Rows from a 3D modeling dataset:
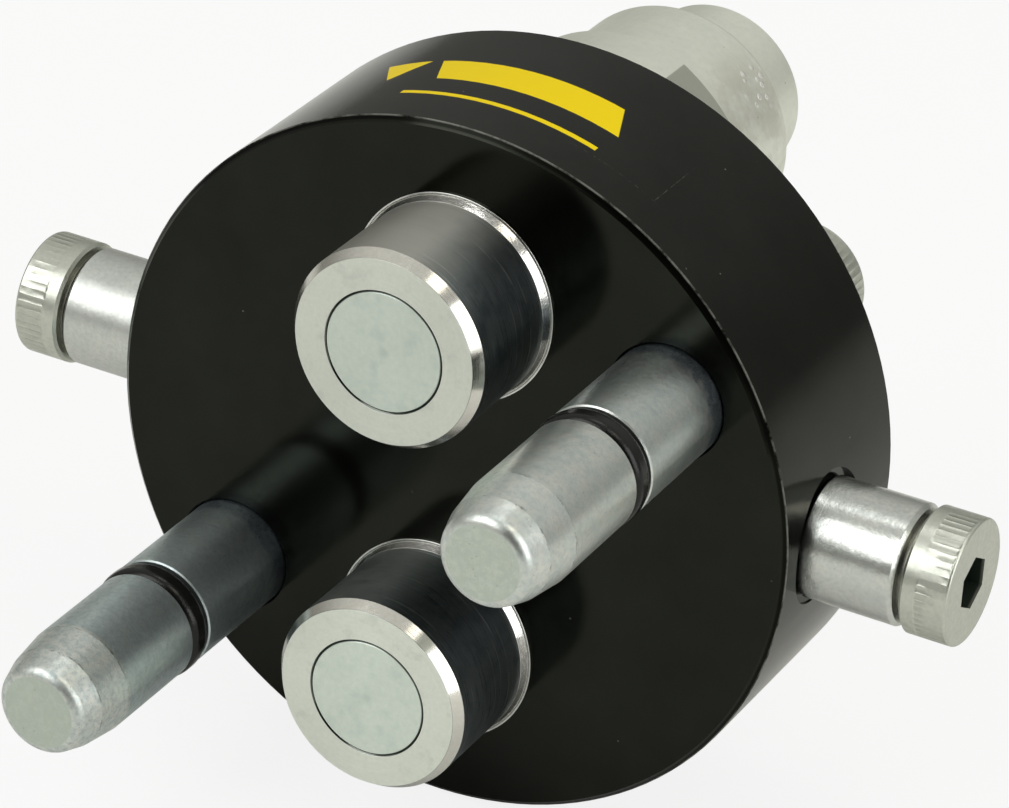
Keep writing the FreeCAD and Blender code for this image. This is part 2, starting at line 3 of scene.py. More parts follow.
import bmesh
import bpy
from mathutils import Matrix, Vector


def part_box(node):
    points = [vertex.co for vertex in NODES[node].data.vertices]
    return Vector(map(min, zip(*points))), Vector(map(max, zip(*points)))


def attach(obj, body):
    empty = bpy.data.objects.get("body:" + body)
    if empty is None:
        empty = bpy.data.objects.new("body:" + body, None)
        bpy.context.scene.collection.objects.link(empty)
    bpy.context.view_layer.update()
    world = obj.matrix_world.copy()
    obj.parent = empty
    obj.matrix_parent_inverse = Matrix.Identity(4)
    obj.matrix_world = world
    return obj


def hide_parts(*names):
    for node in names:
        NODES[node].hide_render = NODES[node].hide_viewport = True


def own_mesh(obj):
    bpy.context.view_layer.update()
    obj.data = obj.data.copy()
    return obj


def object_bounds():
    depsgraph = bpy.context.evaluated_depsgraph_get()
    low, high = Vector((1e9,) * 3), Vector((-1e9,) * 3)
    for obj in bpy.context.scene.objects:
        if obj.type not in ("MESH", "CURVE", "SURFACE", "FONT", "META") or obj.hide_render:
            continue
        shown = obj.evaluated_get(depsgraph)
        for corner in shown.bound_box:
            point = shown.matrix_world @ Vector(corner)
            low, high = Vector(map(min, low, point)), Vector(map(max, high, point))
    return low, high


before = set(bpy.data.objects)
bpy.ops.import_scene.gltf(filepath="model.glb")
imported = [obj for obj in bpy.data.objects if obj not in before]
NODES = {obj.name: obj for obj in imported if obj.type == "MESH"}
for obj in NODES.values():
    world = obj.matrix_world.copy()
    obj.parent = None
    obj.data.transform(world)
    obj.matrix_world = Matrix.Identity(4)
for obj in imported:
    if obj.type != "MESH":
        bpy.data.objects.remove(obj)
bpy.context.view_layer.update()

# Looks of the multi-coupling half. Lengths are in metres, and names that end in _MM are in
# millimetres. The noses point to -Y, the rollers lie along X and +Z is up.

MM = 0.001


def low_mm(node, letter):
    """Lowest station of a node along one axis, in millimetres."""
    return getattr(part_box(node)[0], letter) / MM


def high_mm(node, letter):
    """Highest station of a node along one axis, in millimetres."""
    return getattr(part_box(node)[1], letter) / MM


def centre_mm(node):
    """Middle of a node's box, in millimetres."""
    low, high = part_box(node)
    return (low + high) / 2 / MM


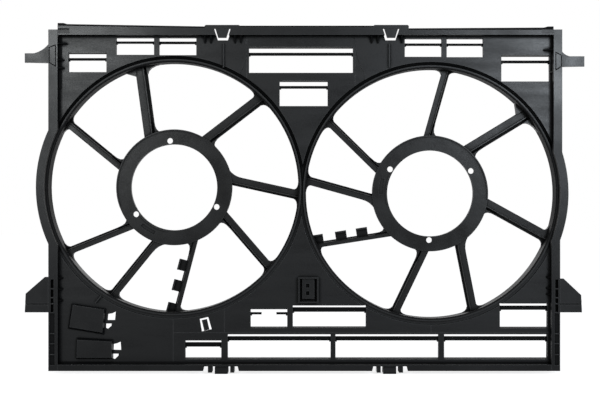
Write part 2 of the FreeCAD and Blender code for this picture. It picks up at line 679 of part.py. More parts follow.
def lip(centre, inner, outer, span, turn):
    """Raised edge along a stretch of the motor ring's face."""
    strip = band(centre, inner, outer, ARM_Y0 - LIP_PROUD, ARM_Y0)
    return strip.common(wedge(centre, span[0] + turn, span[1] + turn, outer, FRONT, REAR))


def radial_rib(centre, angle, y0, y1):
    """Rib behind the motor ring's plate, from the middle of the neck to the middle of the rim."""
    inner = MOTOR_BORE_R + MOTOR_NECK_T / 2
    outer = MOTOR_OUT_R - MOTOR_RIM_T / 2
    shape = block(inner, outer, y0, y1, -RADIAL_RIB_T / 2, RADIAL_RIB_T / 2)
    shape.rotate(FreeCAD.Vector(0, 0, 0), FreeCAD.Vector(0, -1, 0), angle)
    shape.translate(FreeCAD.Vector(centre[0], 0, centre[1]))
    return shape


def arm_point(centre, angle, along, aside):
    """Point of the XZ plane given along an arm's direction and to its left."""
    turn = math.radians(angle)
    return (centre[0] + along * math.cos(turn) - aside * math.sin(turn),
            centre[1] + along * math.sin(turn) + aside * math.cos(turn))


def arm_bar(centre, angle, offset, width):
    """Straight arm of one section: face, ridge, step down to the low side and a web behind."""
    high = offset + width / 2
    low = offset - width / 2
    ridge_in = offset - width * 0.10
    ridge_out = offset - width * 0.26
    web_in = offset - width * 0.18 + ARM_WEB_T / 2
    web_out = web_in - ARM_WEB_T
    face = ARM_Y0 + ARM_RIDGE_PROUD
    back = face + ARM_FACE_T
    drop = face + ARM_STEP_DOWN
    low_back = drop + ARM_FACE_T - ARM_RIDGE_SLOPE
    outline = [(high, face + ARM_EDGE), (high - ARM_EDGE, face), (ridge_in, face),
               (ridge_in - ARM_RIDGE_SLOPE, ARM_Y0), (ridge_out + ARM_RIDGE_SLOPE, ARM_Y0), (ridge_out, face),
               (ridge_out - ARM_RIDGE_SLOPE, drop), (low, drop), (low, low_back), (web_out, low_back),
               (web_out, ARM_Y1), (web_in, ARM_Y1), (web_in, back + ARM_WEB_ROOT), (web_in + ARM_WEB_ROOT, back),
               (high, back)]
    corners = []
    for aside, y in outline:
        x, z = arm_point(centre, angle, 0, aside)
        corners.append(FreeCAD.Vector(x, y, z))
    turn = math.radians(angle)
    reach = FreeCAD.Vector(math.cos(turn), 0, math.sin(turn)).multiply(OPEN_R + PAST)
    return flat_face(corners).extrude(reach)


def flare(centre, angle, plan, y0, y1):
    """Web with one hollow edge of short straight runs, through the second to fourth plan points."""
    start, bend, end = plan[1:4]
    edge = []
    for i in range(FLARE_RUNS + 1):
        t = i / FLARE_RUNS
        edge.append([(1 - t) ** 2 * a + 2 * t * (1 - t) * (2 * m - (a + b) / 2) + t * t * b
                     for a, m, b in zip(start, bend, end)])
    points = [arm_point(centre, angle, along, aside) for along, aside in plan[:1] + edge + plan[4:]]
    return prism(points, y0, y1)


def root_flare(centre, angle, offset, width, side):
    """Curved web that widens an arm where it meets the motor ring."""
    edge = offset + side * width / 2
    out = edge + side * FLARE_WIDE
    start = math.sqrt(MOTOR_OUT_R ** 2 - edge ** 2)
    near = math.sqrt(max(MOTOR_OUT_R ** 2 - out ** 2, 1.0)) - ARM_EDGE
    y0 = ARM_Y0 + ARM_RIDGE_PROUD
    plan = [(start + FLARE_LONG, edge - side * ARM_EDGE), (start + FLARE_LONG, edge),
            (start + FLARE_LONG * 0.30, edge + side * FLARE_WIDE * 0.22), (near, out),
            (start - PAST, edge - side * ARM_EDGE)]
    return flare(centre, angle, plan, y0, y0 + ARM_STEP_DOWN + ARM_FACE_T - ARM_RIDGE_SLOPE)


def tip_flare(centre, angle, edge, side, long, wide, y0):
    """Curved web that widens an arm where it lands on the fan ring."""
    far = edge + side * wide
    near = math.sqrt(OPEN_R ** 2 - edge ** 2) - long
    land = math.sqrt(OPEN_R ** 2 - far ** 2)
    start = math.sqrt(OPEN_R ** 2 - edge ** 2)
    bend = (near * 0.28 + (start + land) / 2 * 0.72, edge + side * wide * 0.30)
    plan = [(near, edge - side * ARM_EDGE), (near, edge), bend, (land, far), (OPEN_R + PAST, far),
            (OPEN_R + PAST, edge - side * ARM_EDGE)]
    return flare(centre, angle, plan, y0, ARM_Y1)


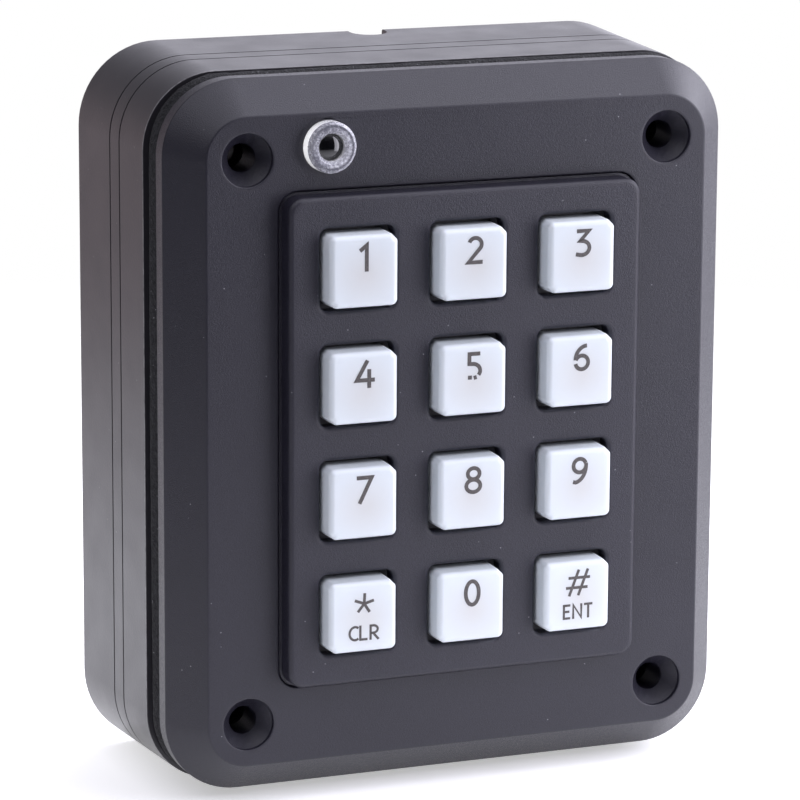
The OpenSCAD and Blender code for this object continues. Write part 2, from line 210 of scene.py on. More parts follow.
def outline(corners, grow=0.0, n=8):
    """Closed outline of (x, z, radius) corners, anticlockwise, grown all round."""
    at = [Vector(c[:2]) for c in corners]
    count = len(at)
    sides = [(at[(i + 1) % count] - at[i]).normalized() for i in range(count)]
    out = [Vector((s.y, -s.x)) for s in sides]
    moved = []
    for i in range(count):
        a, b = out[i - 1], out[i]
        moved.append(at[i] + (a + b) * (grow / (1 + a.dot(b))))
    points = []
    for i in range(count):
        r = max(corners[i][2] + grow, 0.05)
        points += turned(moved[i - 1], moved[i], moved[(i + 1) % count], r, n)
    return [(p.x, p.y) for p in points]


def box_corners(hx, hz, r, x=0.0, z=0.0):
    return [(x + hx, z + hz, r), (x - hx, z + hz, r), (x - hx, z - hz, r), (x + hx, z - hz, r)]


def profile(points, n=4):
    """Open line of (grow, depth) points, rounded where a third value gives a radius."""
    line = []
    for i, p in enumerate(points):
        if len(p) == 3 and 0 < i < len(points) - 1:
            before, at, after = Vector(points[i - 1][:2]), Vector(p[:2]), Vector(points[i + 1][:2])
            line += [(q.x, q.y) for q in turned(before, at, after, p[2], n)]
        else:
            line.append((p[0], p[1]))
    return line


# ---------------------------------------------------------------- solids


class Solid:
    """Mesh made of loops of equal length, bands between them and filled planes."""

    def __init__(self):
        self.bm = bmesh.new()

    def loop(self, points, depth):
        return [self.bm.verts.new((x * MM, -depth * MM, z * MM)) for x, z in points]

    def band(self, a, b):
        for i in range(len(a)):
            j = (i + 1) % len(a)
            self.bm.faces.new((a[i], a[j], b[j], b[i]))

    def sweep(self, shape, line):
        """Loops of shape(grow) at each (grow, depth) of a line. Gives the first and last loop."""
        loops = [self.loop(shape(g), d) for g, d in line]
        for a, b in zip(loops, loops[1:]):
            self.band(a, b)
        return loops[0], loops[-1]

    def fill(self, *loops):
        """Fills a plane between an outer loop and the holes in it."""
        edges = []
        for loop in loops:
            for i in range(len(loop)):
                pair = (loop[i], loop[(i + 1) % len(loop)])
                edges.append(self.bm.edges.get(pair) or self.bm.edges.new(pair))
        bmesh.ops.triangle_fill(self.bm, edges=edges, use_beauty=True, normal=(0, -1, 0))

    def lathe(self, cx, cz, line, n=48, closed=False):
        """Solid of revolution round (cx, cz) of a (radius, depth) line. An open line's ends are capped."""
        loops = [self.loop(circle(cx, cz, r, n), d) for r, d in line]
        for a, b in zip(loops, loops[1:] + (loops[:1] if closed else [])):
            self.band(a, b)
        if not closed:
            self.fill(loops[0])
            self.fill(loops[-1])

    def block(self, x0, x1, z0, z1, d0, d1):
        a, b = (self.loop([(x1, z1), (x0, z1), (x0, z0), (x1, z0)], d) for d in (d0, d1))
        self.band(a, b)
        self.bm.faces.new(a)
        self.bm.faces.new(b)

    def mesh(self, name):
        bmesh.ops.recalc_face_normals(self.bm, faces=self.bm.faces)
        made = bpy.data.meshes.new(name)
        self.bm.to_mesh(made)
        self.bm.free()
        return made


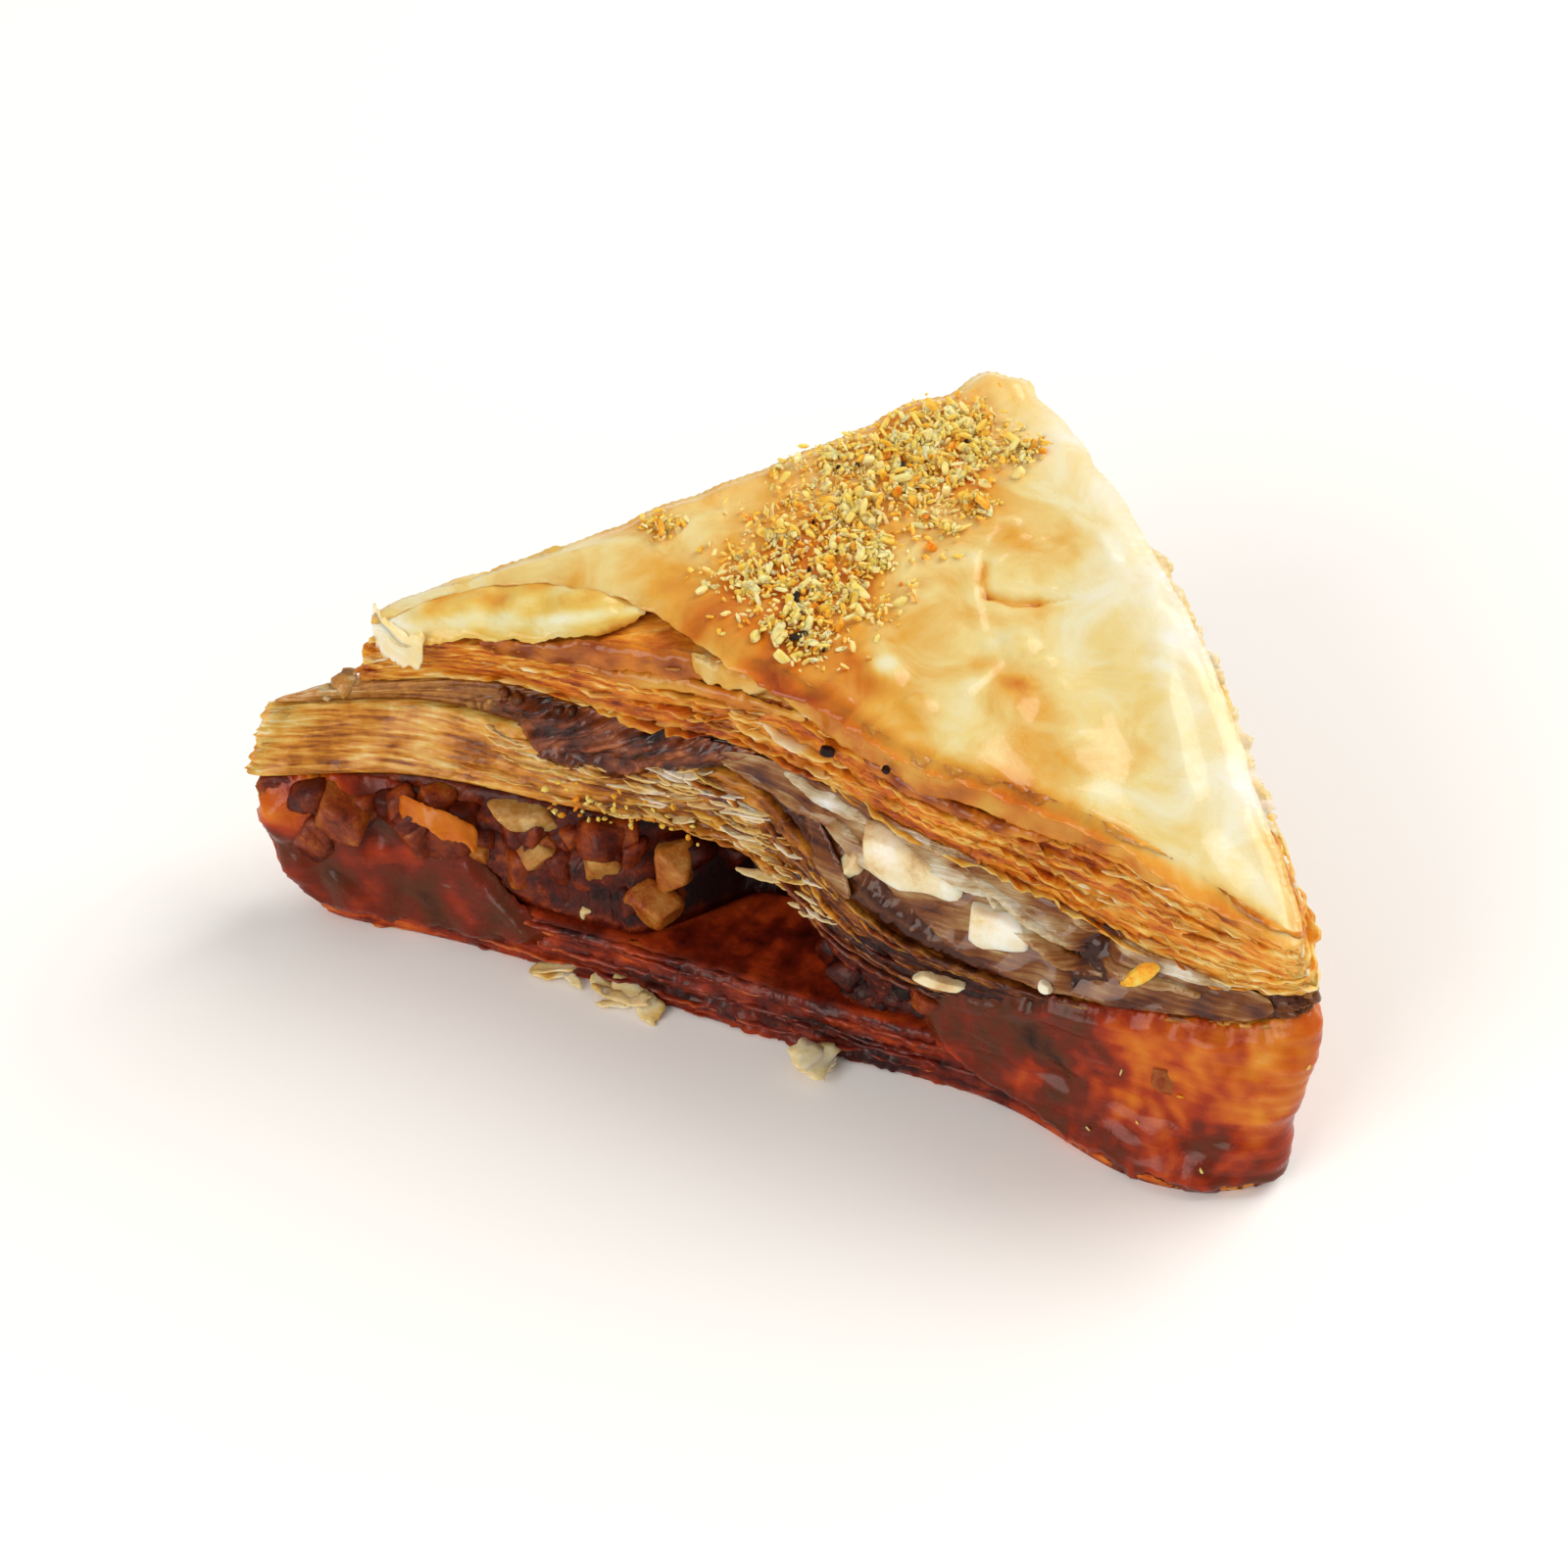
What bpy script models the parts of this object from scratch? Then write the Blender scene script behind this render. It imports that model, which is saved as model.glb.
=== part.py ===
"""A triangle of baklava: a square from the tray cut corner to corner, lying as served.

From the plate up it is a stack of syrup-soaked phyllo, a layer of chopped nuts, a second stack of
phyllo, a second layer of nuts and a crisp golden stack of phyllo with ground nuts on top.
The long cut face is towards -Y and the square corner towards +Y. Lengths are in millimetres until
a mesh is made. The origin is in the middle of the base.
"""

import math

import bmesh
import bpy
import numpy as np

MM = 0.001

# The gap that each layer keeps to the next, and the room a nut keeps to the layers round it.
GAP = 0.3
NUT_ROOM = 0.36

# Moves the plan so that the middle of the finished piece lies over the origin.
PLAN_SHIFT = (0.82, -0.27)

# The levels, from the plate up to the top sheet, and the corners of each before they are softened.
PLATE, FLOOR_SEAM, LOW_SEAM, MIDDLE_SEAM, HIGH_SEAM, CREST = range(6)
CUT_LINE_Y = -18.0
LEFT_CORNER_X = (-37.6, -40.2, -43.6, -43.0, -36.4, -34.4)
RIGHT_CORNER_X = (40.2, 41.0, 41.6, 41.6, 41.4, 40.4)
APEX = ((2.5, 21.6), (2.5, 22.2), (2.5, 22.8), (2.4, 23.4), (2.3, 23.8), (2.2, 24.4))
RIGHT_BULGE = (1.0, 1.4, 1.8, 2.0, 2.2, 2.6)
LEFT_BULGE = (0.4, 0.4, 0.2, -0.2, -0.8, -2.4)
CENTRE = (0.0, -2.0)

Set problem
From the records above, retype only the lines starting at the line that contains "The OpenSCAD and" and ending at the line that contains "return [(x +", both included.

Full answer
The OpenSCAD and Blender code for this object continues. Write part 2, from line 210 of scene.py on. More parts follow.
def outline(corners, grow=0.0, n=8):
    """Closed outline of (x, z, radius) corners, anticlockwise, grown all round."""
    at = [Vector(c[:2]) for c in corners]
    count = len(at)
    sides = [(at[(i + 1) % count] - at[i]).normalized() for i in range(count)]
    out = [Vector((s.y, -s.x)) for s in sides]
    moved = []
    for i in range(count):
        a, b = out[i - 1], out[i]
        moved.append(at[i] + (a + b) * (grow / (1 + a.dot(b))))
    points = []
    for i in range(count):
        r = max(corners[i][2] + grow, 0.05)
        points += turned(moved[i - 1], moved[i], moved[(i + 1) % count], r, n)
    return [(p.x, p.y) for p in points]


def box_corners(hx, hz, r, x=0.0, z=0.0):
    return [(x + hx, z + hz, r), (x - hx, z + hz, r), (x - hx, z - hz, r), (x + hx, z - hz, r)]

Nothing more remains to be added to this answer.